'''
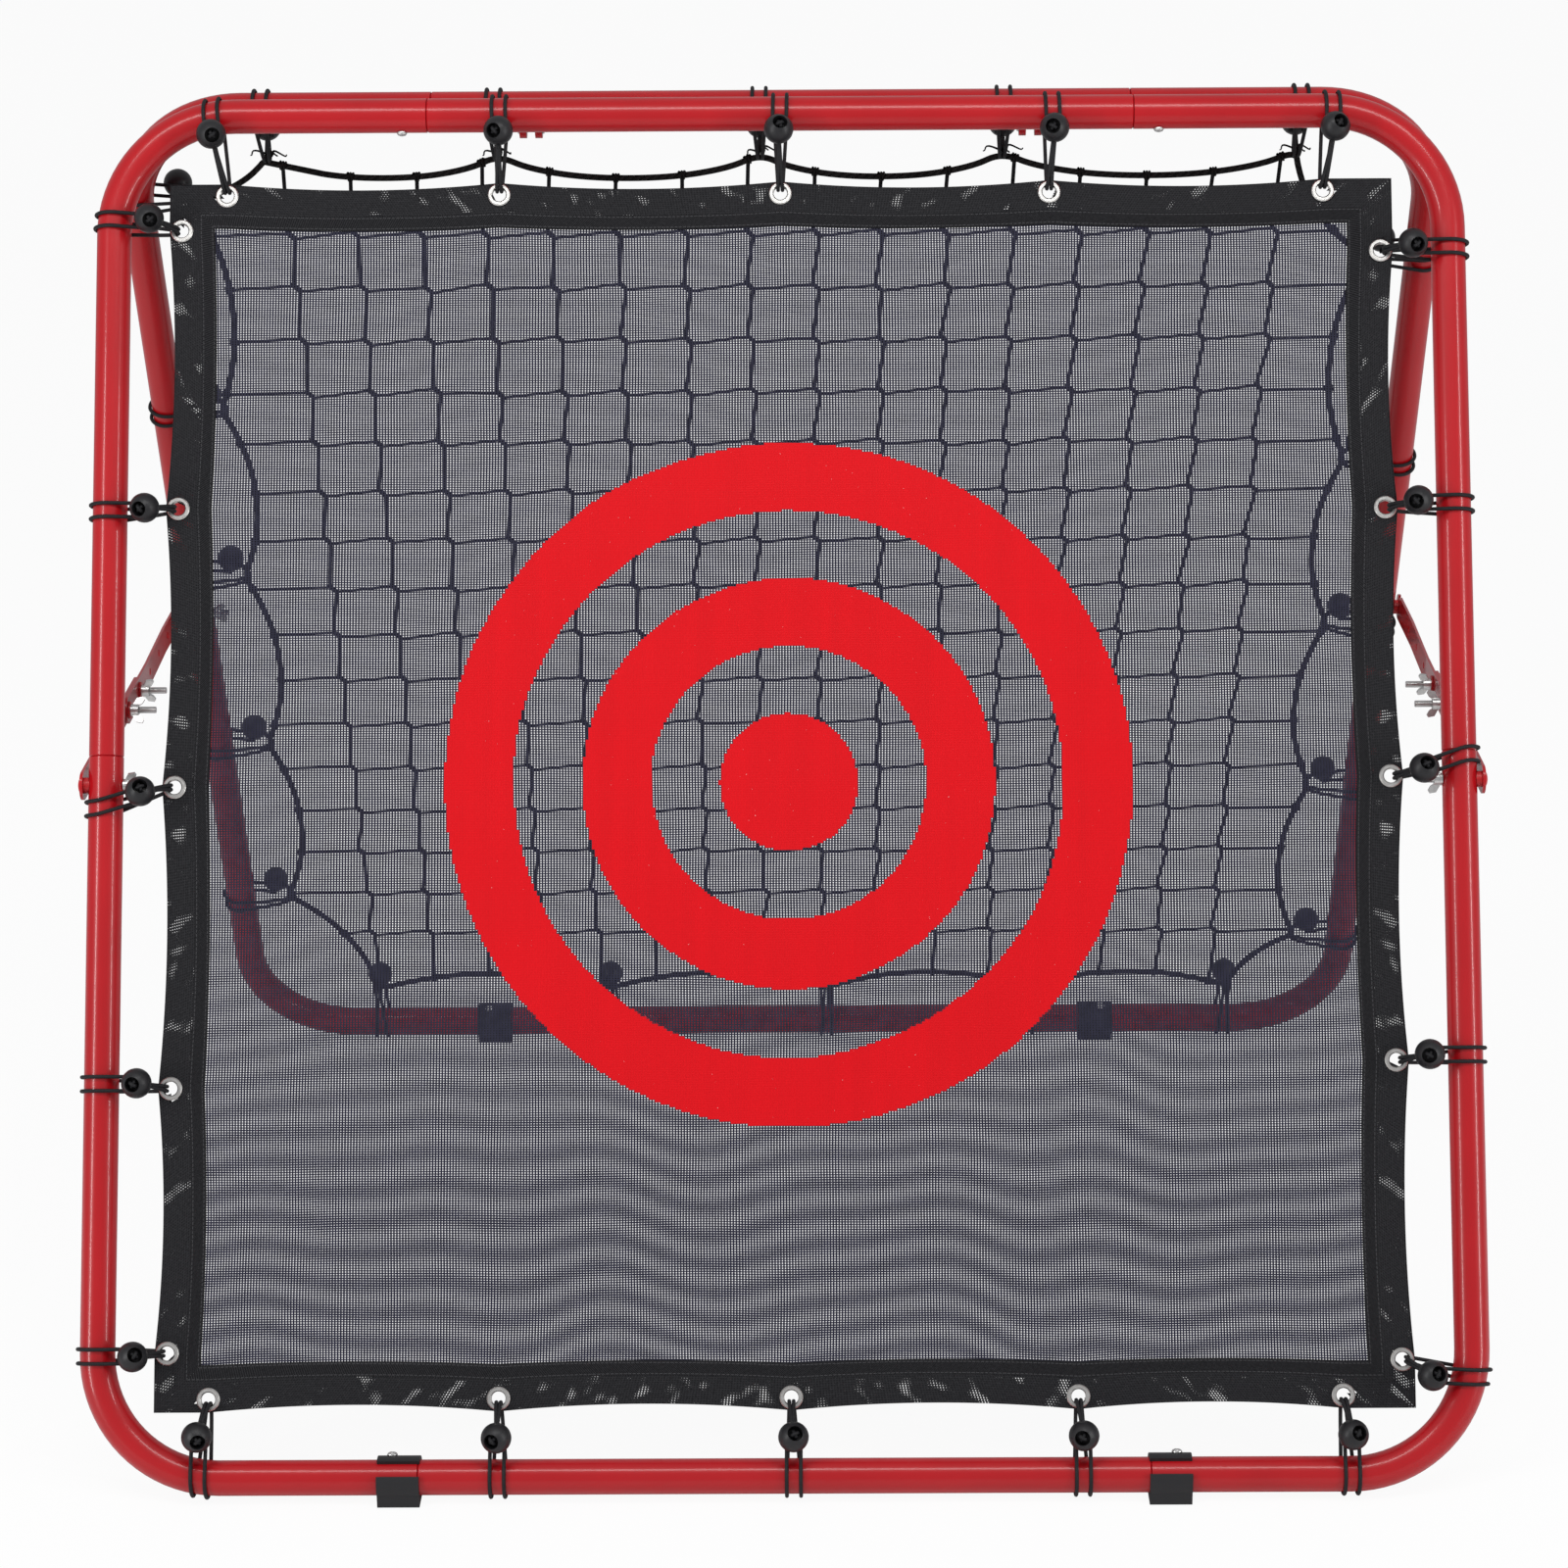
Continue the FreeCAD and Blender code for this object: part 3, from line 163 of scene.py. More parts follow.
def material(name):
    """A new material with its node maker, its main shader and its object coordinates."""
    made = bpy.data.materials.new(name)
    made.use_nodes = True
    start = Shade(made.node_tree)
    shader = made.node_tree.nodes["Principled BSDF"]
    place = start.node("ShaderNodeTexCoord", output="Object")
    return made, start, shader, place


def wire(shader, **sockets):
    """Sets the shader's sockets to values, or links them to what changes over the surface."""
    for key, value in sockets.items():
        socket = shader.inputs[key.replace("_", " ")]
        if isinstance(value, Shade):
            value.tree.links.new(value.socket, socket)
        else:
            socket.default_value = value


def bumped(height, depth, strength=1.0):
    """A normal that stands out by a depth in metres where the height goes from 0 to 1."""
    inputs = {"Strength": strength, "Distance": depth, "Height": height}
    return height.node("ShaderNodeBump", {}, inputs, "Normal")


# The paper: a wide pale floor, white to the camera and keeping a trace of the object's soft shadow, under
# a world that is white to the camera and a plain grey light on the object.

PAPER_HALF = 40.0
PAPER_GLOW = 0.93
sweep_mesh = bpy.data.meshes.new("sweep")
sweep_corners = [(x * PAPER_HALF, y * PAPER_HALF, 0.0) for x, y in ((-1, -1), (1, -1), (1, 1), (-1, 1))]
sweep_mesh.from_pydata(sweep_corners, [], [(0, 1, 2, 3)])
sweep = bpy.data.objects.new("sweep", sweep_mesh)
bpy.context.scene.collection.objects.link(sweep)
paper, start, shader, place = material("paper")
rays = start.tree.nodes.new("ShaderNodeLightPath")
seen = Shade(start.tree, rays.outputs["Is Camera Ray"]) + Shade(start.tree, rays.outputs["Is Transmission Ray"])
grain = start.noise(place, 40.0)
wire(shader, Base_Color=grain.mix((0.84, 0.84, 0.84, 1.0), (0.87, 0.87, 0.87, 1.0)), Roughness=0.9,
     Specular_IOR_Level=0.0)
glow = start.node("ShaderNodeEmission", {}, {"Color": (1.0, 1.0, 1.0, 1.0), "Strength": 1.0})
lit = Shade(start.tree, shader.outputs[0])
blend = start.node("ShaderNodeMixShader", {}, {0: seen * PAPER_GLOW, 1: lit, 2: glow})
start.tree.links.new(blend.socket, start.tree.nodes["Material Output"].inputs["Surface"])
sweep_mesh.materials.append(paper)

world = bpy.data.worlds.new("studio")
world.use_nodes = True
bpy.context.scene.world = world
air = Shade(world.node_tree)
seen = air.node("ShaderNodeLightPath", output="Is Camera Ray")
light = seen.mix((0.46, 0.46, 0.475, 1.0), (1.0, 1.0, 1.0, 1.0))
world.node_tree.links.new(light.socket, world.node_tree.nodes["Background"].inputs["Color"])

bpy.context.scene.view_settings.view_transform = "Standard"

# Frame tubes, braces and hinge plates
# Bent steel tube of 30 mm with flat steel braces, sprayed in a deep red gloss enamel. The enamel has a
# fine orange peel, a little dust and soft clouds of a deeper red.

RED_NODES = [f"{end}_{level}_tube" for end in ("front", "rear") for level in ("top", "bottom")]
RED_NODES += [f"{end}_{level}_{side}_corner" for end in ("front", "rear")
              for level in ("upper", "lower") for side in ("left", "right")]
RED_NODES += [f"{side}_brace_{half_bar}_bar" for side in ("left", "right") for half_bar in ("front", "rear")]
RED_NODES += ["hinge_front_lugs", "hinge_rear_lugs"]
ENAMEL_DEEP = (0.33, 0.003, 0.006, 1.0)
ENAMEL_BRIGHT = (0.47, 0.006, 0.011, 1.0)

enamel, start, shader, place = material("red_enamel")
clouds = start.noise(place, 9.0, 3.0)
peel = start.noise(place, 900.0, 1.0)
dust = start.noise(place, 2600.0, 2.0)
wire(shader, Base_Color=clouds.mix(ENAMEL_DEEP, ENAMEL_BRIGHT), Roughness=0.24 + dust * 0.12,
     Specular_IOR_Level=0.3, Coat_Weight=0.28, Coat_Roughness=0.05, Normal=bumped(peel, 0.00003, 0.25))


def dress(names, finish):
    """Gives CAD nodes one finish."""
    for name in names:
        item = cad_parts[name]
        if item.data.materials:
            for index in range(len(item.data.materials)):
                item.data.materials[index] = finish
        else:
            item.data.materials.append(finish)


dress(RED_NODES, enamel)

# Side bolts, brace bolts, spacers and washers
# Carriage bolts with low red-painted heads and bare zinc shanks with a rolled thread, which point inwards,
# and red moulded spacers and washers. Paint ends where |x| says that the head does, once for each pair.

HEAD_HEIGHT = 0.0028
THREAD_PITCH = 0.001
for pair in (["front_side_bolts", "rear_side_bolts"], ["left_brace_bolts", "right_brace_bolts"]):
    head_from = float(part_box(pair[-1])[1][0]) - HEAD_HEIGHT
    bolt_paint, start, shader, place = material("red_bolt")
    speck = start.noise(place, 1500.0, 2.0)
    x = place.split("X")
    head = x.calc("ABSOLUTE") > head_from
    thread = (x * (2 * math.pi / THREAD_PITCH)).calc("SINE")
    paint = speck.mix((0.42, 0.008, 0.012, 1.0), (0.6, 0.014, 0.018, 1.0))
    bare_zinc = speck.mix((0.5, 0.5, 0.49, 1.0), (0.72, 0.72, 0.7, 1.0))
    wire(shader, Base_Color=head.mix(bare_zinc, paint), Metallic=1.0 - head, Roughness=0.28 + speck * 0.1,
         Coat_Weight=head * 0.4, Normal=bumped(speck * 0.1 + thread * (1.0 - head), 0.0003, 0.4))
    dress(pair, bolt_paint)
red_plastic, start, shader, place = material("red_plastic")
speck = start.noise(place, 700.0, 2.0)
wire(shader, Base_Color=speck.mix((0.5, 0.01, 0.014, 1.0), (0.62, 0.016, 0.02, 1.0)),
     Roughness=0.35 + speck * 0.1, Normal=bumped(speck, 0.00004, 0.3))
dress(["front_spacers", "rear_spacers", "left_brace_washers", "right_brace_washers"], red_plastic)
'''
> SHORT EXERCISE
The lines from the top of the data above down to the line containing "# a world that" are to be copied exactly; no other line should appear.

> RESULT
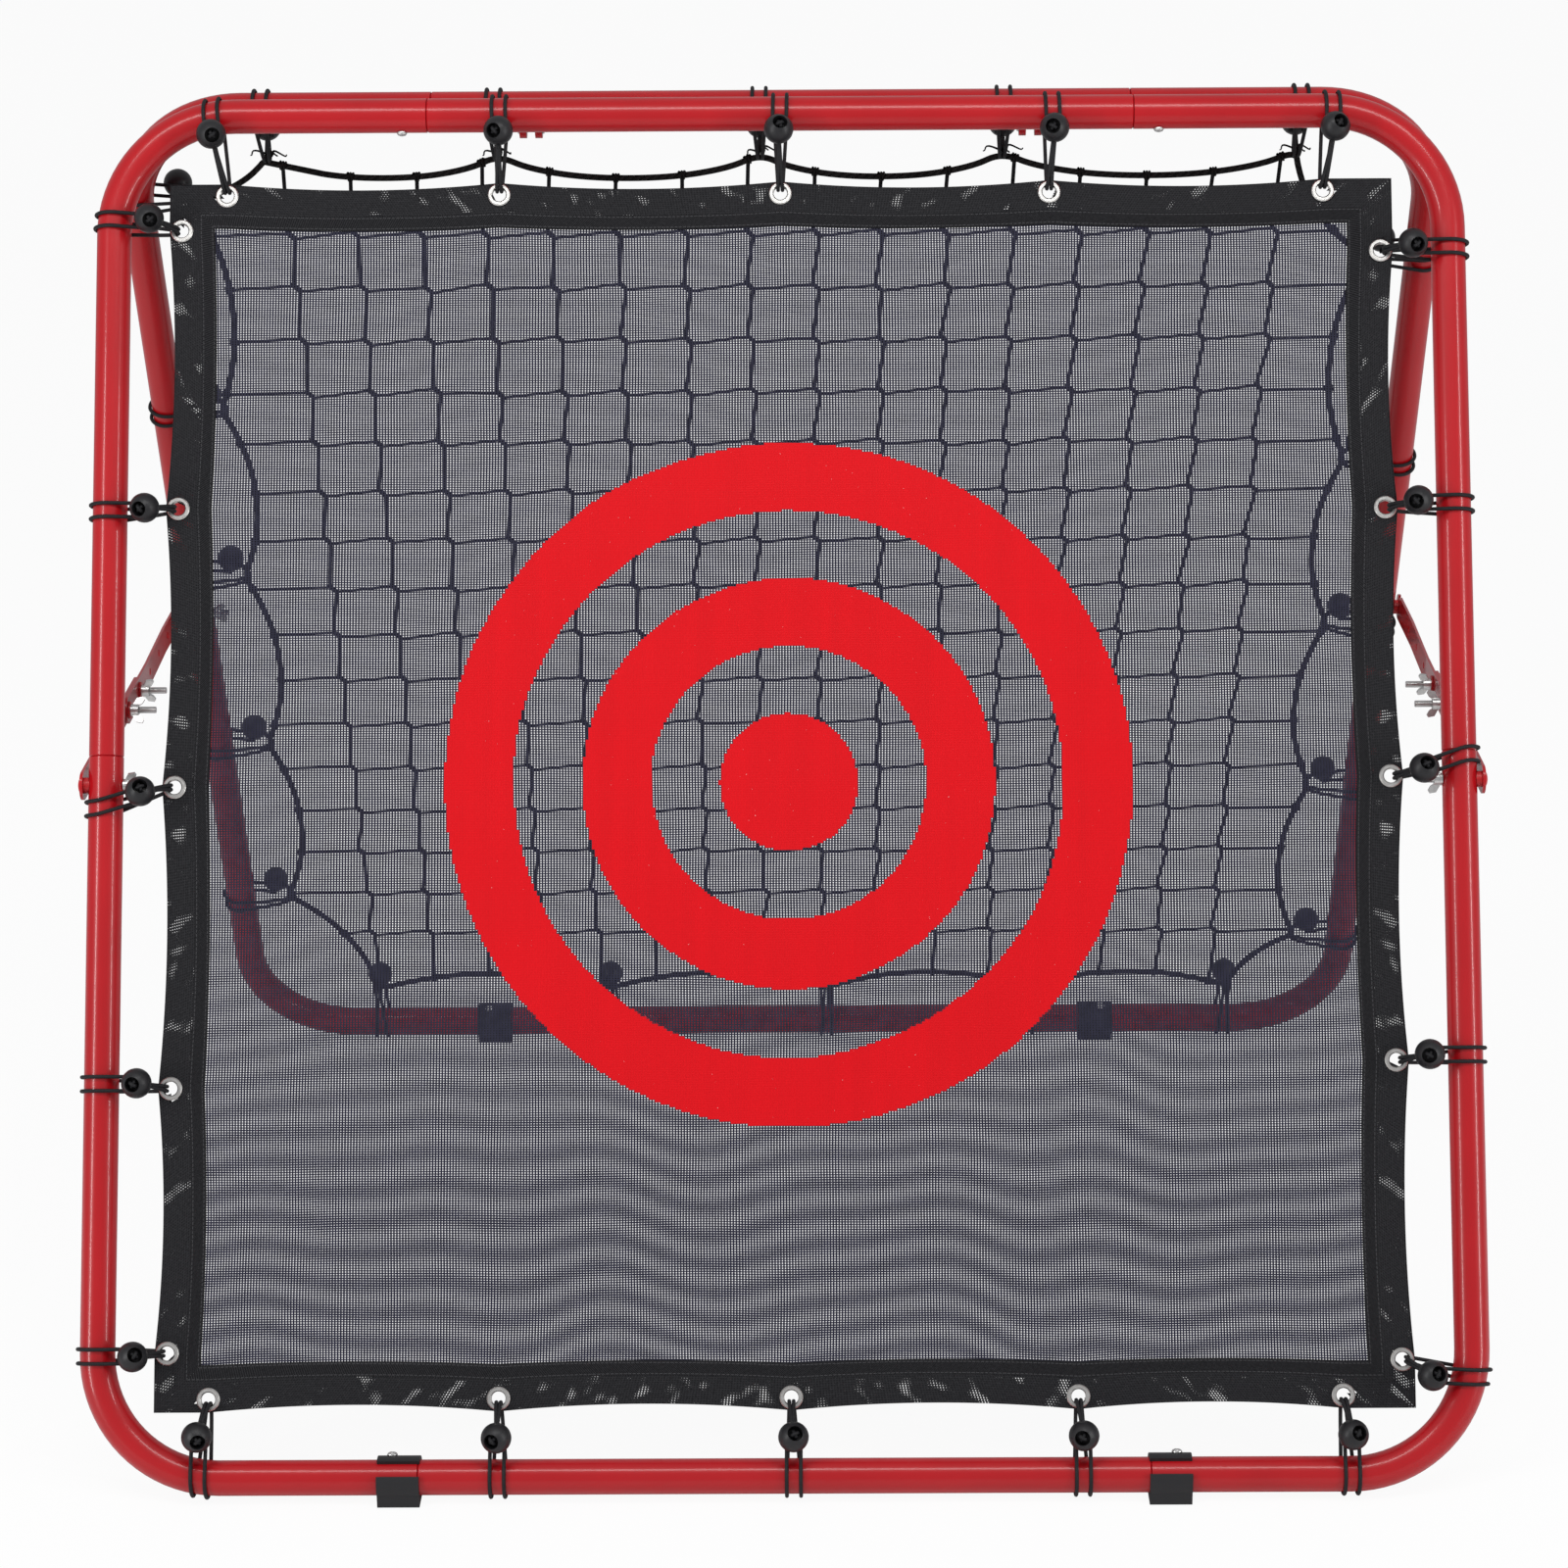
Continue the FreeCAD and Blender code for this object: part 3, from line 163 of scene.py. More parts follow.
def material(name):
    """A new material with its node maker, its main shader and its object coordinates."""
    made = bpy.data.materials.new(name)
    made.use_nodes = True
    start = Shade(made.node_tree)
    shader = made.node_tree.nodes["Principled BSDF"]
    place = start.node("ShaderNodeTexCoord", output="Object")
    return made, start, shader, place


def wire(shader, **sockets):
    """Sets the shader's sockets to values, or links them to what changes over the surface."""
    for key, value in sockets.items():
        socket = shader.inputs[key.replace("_", " ")]
        if isinstance(value, Shade):
            value.tree.links.new(value.socket, socket)
        else:
            socket.default_value = value


def bumped(height, depth, strength=1.0):
    """A normal that stands out by a depth in metres where the height goes from 0 to 1."""
    inputs = {"Strength": strength, "Distance": depth, "Height": height}
    return height.node("ShaderNodeBump", {}, inputs, "Normal")


# The paper: a wide pale floor, white to the camera and keeping a trace of the object's soft shadow, under
# a world that is white to the camera and a plain grey light on the object.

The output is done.